▶ **EXERCISE TASK**
Only the lines from the start of the entries through the line with "return BASE_THICKNESS +" are wanted; please output them exactly.

▶ **TASK INPUT**
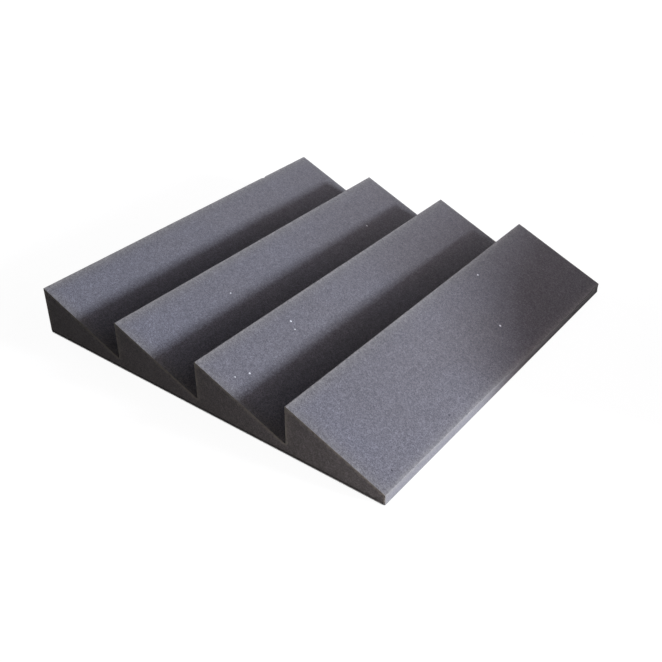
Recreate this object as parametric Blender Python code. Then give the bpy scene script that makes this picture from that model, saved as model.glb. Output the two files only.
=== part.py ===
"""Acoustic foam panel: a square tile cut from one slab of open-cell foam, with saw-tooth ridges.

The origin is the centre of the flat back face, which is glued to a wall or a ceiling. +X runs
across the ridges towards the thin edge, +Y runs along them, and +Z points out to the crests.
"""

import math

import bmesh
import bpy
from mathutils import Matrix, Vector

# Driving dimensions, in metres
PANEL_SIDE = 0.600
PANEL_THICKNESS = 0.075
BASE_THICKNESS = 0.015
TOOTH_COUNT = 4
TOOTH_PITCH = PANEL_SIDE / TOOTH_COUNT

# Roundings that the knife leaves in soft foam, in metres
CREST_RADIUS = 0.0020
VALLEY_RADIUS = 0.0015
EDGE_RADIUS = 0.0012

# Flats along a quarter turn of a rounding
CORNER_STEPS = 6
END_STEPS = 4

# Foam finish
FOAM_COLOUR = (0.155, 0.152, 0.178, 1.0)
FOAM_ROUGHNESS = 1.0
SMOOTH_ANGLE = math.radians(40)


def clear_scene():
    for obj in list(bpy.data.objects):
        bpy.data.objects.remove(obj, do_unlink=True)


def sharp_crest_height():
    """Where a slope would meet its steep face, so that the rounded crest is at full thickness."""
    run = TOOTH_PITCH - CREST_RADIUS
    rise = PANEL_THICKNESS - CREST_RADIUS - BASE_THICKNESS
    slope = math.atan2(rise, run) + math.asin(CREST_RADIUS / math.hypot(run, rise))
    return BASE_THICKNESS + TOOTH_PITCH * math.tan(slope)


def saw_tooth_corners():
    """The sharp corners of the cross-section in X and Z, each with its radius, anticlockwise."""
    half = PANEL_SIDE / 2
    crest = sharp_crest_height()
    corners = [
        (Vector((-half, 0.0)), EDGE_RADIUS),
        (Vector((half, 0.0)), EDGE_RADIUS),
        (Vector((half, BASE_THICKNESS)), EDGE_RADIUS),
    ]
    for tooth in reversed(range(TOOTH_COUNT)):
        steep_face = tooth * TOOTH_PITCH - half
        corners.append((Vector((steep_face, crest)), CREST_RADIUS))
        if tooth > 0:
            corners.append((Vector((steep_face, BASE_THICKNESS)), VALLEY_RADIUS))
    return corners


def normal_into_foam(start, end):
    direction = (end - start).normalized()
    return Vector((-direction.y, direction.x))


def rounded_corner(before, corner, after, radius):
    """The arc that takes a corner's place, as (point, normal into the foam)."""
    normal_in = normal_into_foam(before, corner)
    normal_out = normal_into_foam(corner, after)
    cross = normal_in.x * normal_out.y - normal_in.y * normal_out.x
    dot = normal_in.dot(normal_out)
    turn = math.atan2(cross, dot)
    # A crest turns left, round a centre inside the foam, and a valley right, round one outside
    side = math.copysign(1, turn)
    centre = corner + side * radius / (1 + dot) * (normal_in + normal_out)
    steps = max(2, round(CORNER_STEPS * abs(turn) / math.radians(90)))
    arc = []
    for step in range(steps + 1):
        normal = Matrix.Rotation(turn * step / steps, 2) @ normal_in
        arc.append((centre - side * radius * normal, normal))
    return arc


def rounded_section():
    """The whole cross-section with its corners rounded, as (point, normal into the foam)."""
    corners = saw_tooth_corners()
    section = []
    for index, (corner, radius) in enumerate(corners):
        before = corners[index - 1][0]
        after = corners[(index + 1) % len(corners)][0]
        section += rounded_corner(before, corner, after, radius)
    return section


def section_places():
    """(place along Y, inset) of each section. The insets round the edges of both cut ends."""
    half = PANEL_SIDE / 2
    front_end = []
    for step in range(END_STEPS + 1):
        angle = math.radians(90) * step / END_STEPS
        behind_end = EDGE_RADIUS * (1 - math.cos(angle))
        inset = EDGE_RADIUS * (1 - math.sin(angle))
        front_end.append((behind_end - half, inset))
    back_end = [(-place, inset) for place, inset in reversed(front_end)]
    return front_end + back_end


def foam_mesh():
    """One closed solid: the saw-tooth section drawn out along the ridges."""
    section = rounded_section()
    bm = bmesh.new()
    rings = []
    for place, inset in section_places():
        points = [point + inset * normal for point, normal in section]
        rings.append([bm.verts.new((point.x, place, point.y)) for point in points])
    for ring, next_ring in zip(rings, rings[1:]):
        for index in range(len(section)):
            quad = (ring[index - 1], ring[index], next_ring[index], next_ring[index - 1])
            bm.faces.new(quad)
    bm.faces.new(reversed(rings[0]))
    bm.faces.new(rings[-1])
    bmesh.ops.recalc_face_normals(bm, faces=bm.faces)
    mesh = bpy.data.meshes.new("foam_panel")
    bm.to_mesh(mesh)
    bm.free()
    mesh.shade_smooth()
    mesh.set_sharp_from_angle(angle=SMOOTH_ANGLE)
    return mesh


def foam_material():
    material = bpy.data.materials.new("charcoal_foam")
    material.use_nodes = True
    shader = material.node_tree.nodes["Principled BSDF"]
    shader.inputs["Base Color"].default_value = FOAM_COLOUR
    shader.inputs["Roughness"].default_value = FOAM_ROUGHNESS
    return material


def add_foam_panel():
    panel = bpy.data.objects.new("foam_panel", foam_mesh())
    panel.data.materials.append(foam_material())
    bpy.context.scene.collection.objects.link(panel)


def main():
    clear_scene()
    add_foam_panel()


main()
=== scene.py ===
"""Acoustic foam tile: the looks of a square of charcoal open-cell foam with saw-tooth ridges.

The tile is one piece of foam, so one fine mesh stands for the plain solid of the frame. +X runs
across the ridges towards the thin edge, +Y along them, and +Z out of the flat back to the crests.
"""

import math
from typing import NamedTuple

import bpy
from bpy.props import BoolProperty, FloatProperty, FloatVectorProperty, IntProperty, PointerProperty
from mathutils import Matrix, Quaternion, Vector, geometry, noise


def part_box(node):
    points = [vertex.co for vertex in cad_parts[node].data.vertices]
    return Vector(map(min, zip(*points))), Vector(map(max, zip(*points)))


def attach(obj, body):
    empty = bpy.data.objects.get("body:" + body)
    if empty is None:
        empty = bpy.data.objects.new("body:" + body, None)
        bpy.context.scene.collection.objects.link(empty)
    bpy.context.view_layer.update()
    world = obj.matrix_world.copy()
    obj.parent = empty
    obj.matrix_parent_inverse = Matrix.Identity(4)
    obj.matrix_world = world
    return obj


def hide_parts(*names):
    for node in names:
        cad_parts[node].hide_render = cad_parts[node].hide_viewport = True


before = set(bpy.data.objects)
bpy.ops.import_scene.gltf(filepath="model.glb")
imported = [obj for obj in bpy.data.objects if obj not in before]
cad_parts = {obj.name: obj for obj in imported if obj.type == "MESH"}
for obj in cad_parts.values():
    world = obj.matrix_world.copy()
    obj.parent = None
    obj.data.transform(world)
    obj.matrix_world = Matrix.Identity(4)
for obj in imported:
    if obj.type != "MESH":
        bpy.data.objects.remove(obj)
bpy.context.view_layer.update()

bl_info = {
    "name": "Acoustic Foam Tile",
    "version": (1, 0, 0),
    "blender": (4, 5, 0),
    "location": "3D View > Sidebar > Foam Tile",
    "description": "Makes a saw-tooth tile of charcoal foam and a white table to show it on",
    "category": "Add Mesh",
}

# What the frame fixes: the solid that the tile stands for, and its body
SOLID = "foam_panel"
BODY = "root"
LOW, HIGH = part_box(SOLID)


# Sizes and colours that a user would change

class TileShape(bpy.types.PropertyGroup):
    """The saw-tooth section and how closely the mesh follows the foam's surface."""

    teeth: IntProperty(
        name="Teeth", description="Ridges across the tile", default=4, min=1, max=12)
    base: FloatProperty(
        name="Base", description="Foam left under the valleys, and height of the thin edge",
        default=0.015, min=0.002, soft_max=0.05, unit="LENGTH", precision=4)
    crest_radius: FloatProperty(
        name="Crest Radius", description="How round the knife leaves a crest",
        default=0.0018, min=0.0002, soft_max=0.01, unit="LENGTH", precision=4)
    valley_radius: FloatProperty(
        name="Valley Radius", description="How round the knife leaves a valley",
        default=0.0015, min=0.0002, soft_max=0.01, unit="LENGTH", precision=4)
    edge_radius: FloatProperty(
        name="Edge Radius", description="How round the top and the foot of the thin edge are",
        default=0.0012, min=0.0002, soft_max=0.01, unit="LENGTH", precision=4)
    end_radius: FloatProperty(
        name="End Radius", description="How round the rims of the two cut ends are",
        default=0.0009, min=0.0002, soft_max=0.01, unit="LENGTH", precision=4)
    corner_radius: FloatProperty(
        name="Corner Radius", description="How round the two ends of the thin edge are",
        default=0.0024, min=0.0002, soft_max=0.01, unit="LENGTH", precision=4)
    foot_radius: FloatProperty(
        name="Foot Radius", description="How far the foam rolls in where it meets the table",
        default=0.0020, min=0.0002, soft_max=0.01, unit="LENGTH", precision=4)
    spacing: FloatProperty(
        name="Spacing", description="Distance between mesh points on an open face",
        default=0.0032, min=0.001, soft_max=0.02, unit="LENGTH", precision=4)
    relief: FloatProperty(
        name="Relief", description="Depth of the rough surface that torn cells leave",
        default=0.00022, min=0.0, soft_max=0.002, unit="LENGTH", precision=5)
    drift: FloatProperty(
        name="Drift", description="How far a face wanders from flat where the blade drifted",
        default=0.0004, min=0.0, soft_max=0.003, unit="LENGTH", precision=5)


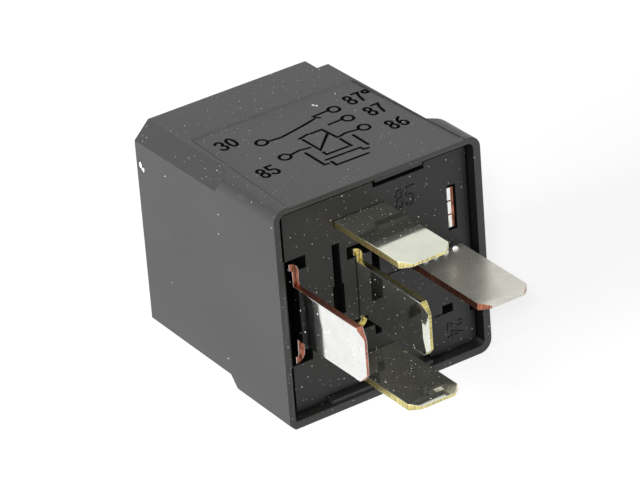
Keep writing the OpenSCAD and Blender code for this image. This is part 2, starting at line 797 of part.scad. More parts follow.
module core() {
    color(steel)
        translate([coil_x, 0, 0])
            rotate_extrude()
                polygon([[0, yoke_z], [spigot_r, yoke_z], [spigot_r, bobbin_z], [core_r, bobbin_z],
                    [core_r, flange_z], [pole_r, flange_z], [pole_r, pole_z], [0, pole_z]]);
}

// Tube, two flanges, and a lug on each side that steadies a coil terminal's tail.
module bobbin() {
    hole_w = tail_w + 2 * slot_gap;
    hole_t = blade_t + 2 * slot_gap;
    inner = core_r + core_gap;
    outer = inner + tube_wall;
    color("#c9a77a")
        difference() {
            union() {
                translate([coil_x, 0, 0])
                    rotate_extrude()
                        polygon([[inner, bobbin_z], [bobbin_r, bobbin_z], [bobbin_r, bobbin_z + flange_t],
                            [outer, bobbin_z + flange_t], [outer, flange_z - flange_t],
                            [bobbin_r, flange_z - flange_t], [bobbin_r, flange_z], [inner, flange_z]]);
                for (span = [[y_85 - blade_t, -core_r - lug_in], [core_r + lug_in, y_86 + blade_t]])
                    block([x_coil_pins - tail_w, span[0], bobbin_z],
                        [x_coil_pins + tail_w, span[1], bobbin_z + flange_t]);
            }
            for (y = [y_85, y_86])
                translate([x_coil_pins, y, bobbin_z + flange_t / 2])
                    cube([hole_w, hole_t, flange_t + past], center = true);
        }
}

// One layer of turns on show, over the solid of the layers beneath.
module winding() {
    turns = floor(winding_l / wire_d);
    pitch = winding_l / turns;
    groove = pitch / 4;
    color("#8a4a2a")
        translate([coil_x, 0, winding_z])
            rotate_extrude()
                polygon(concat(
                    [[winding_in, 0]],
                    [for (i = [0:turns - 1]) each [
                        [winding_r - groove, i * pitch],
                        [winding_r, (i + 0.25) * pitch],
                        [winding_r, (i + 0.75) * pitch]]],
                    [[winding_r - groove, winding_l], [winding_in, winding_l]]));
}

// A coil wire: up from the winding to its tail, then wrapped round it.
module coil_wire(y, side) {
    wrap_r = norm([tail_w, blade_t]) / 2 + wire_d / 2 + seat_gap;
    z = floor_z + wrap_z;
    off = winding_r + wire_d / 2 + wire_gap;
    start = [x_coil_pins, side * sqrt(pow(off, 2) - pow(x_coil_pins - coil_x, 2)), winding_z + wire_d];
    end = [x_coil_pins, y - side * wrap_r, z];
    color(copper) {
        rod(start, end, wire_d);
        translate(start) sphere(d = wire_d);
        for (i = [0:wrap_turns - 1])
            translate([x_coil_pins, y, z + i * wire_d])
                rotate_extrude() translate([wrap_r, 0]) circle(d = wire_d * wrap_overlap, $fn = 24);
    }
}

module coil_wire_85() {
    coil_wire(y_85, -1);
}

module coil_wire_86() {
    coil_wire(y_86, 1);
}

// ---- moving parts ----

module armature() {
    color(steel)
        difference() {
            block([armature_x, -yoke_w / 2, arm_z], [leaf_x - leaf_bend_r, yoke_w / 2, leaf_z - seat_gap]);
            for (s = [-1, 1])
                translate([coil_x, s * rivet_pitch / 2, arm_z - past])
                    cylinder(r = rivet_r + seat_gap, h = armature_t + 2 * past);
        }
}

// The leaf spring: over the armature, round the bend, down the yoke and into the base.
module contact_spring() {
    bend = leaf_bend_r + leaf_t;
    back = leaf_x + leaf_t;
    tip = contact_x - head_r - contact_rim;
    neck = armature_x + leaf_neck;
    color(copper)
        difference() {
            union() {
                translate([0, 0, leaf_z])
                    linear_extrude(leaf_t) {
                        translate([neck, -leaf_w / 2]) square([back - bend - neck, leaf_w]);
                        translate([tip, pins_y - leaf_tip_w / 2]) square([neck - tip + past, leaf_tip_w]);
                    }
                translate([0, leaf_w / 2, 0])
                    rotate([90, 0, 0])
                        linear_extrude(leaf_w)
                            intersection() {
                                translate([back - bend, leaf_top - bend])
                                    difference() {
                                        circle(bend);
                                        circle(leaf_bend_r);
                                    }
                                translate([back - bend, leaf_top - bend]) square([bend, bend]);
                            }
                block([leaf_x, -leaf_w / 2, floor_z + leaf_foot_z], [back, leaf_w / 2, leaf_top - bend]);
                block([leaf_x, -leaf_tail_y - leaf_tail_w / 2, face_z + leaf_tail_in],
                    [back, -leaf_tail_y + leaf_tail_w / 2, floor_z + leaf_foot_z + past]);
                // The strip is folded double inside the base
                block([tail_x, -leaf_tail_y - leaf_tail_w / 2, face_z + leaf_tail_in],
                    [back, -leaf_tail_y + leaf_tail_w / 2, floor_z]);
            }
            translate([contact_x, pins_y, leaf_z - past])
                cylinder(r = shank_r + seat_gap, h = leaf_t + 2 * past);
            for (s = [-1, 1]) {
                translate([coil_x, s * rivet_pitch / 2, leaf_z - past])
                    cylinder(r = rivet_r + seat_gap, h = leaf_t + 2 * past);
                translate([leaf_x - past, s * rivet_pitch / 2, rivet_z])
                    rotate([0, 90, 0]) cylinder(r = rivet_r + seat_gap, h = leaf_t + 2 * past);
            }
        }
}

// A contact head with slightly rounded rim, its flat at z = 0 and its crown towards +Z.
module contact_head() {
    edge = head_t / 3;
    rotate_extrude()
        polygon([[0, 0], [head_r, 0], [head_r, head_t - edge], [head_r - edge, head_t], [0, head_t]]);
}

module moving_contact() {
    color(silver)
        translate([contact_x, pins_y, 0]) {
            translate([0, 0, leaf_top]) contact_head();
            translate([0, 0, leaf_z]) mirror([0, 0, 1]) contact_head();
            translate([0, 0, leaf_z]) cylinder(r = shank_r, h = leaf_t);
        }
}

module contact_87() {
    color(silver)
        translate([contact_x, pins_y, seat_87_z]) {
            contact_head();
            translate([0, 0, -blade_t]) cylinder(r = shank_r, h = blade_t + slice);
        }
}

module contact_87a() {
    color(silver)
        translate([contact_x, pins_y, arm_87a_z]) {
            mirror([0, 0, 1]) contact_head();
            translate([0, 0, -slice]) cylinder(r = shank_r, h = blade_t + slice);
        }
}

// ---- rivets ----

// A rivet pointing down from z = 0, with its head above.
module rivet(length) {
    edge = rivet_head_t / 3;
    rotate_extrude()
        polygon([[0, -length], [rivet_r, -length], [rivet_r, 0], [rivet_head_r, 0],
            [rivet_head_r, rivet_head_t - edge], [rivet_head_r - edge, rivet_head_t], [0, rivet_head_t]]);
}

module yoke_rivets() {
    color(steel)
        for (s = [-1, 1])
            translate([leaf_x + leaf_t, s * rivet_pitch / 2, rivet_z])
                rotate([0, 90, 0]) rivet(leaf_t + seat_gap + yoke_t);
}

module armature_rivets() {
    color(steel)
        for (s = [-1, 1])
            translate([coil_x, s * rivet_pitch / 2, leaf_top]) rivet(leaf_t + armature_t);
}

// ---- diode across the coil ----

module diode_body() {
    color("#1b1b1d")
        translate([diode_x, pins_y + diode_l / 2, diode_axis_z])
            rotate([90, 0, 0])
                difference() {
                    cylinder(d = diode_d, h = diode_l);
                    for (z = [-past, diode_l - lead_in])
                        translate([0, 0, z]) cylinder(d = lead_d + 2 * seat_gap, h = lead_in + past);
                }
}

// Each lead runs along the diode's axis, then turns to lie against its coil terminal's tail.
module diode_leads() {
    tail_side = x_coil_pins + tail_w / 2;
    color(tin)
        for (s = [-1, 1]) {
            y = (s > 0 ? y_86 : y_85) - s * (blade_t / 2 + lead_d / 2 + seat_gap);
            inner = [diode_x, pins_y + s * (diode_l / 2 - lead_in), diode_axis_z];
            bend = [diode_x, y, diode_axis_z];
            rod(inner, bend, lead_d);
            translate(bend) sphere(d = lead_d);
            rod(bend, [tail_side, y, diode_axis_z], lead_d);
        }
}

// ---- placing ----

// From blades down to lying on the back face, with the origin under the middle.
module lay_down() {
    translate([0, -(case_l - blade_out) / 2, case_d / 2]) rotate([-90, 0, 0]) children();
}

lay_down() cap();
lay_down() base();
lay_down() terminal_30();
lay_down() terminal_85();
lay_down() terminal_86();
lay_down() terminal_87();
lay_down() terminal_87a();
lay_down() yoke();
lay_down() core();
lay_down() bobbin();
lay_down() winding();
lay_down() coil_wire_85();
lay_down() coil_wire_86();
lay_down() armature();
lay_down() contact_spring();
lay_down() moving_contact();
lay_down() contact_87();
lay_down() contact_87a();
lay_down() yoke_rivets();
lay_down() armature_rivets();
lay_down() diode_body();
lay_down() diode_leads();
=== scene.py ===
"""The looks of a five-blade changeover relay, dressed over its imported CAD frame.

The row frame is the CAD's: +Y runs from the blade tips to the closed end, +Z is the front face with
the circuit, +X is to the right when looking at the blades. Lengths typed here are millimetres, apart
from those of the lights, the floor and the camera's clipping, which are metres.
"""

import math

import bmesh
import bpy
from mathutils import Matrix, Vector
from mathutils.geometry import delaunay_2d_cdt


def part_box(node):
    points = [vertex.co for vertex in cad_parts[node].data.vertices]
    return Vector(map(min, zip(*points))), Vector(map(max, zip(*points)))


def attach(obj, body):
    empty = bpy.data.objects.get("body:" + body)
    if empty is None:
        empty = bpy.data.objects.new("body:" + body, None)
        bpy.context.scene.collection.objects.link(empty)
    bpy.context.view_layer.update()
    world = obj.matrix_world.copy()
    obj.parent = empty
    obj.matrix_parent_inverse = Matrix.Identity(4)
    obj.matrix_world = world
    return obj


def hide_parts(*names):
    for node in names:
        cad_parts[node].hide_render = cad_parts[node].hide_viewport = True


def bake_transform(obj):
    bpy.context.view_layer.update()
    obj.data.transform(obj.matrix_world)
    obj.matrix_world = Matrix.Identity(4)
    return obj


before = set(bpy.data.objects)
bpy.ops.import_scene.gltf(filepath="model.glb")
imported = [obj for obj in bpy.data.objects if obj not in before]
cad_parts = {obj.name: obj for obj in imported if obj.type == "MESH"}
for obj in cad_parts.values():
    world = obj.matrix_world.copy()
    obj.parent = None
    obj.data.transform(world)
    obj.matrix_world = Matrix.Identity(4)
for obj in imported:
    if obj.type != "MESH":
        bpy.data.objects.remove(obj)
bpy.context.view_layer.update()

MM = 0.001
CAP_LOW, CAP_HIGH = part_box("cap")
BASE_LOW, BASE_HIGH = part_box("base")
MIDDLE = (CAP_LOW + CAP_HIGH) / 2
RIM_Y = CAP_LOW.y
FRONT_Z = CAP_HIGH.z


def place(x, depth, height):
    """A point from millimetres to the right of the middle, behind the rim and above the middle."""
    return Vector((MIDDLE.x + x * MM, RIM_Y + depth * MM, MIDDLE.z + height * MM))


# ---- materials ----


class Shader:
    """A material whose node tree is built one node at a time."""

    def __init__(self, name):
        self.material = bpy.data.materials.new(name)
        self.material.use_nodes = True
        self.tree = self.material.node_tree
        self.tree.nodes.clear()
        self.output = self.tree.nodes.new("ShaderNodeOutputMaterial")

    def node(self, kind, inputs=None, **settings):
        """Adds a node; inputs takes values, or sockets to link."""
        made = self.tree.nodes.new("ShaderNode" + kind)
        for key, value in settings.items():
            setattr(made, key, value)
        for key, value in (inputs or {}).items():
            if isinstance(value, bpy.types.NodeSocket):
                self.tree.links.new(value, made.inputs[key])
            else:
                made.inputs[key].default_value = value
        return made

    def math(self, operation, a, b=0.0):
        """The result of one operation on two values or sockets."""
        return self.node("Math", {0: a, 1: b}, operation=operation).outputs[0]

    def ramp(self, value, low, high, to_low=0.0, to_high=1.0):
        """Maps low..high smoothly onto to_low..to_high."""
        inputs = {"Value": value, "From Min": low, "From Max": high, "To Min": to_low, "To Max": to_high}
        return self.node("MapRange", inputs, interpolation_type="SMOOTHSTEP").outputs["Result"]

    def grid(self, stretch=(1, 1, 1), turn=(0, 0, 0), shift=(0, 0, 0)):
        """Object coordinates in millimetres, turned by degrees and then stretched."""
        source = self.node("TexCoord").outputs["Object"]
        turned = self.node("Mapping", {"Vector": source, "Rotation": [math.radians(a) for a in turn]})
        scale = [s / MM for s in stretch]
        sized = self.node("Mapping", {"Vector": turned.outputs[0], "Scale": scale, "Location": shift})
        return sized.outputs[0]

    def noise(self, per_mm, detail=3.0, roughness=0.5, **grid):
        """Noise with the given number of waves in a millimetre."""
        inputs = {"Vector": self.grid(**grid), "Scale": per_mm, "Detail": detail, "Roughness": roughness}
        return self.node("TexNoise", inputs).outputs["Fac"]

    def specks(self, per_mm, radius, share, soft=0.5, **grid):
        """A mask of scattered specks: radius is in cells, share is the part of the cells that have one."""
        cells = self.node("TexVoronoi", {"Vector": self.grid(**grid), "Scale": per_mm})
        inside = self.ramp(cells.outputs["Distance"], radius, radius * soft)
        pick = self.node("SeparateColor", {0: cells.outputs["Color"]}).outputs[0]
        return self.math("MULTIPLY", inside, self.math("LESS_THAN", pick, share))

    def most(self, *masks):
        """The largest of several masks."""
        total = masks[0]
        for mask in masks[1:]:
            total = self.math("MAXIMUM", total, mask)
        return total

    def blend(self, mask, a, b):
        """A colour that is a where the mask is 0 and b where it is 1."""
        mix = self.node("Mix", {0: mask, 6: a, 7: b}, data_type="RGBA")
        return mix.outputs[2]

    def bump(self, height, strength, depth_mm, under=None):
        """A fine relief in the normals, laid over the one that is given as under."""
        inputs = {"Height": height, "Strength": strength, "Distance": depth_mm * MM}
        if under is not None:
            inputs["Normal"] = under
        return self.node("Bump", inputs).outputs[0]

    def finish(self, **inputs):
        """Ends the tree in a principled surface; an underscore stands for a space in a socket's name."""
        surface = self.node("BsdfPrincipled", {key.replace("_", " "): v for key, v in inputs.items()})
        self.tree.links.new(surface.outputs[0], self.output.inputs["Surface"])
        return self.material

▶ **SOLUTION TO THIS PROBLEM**
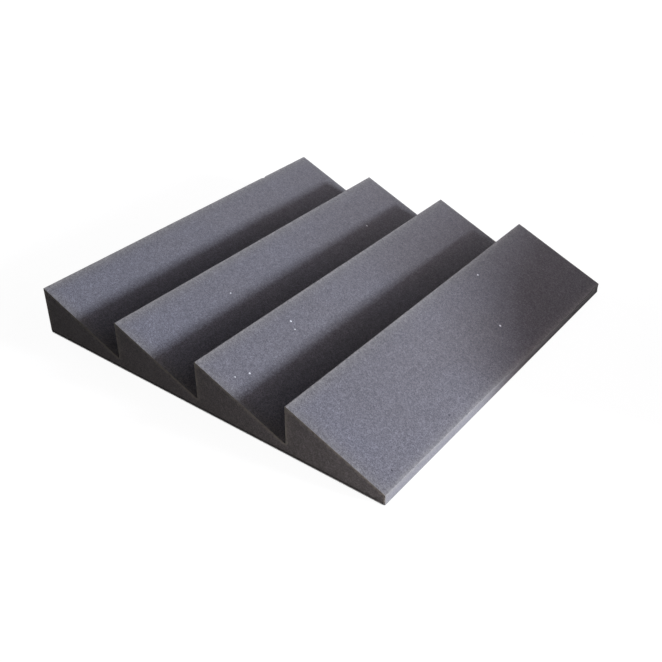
Recreate this object as parametric Blender Python code. Then give the bpy scene script that makes this picture from that model, saved as model.glb. Output the two files only.
=== part.py ===
"""Acoustic foam panel: a square tile cut from one slab of open-cell foam, with saw-tooth ridges.

The origin is the centre of the flat back face, which is glued to a wall or a ceiling. +X runs
across the ridges towards the thin edge, +Y runs along them, and +Z points out to the crests.
"""

import math

import bmesh
import bpy
from mathutils import Matrix, Vector

# Driving dimensions, in metres
PANEL_SIDE = 0.600
PANEL_THICKNESS = 0.075
BASE_THICKNESS = 0.015
TOOTH_COUNT = 4
TOOTH_PITCH = PANEL_SIDE / TOOTH_COUNT

# Roundings that the knife leaves in soft foam, in metres
CREST_RADIUS = 0.0020
VALLEY_RADIUS = 0.0015
EDGE_RADIUS = 0.0012

# Flats along a quarter turn of a rounding
CORNER_STEPS = 6
END_STEPS = 4

# Foam finish
FOAM_COLOUR = (0.155, 0.152, 0.178, 1.0)
FOAM_ROUGHNESS = 1.0
SMOOTH_ANGLE = math.radians(40)


def clear_scene():
    for obj in list(bpy.data.objects):
        bpy.data.objects.remove(obj, do_unlink=True)


def sharp_crest_height():
    """Where a slope would meet its steep face, so that the rounded crest is at full thickness."""
    run = TOOTH_PITCH - CREST_RADIUS
    rise = PANEL_THICKNESS - CREST_RADIUS - BASE_THICKNESS
    slope = math.atan2(rise, run) + math.asin(CREST_RADIUS / math.hypot(run, rise))
    return BASE_THICKNESS + TOOTH_PITCH * math.tan(slope)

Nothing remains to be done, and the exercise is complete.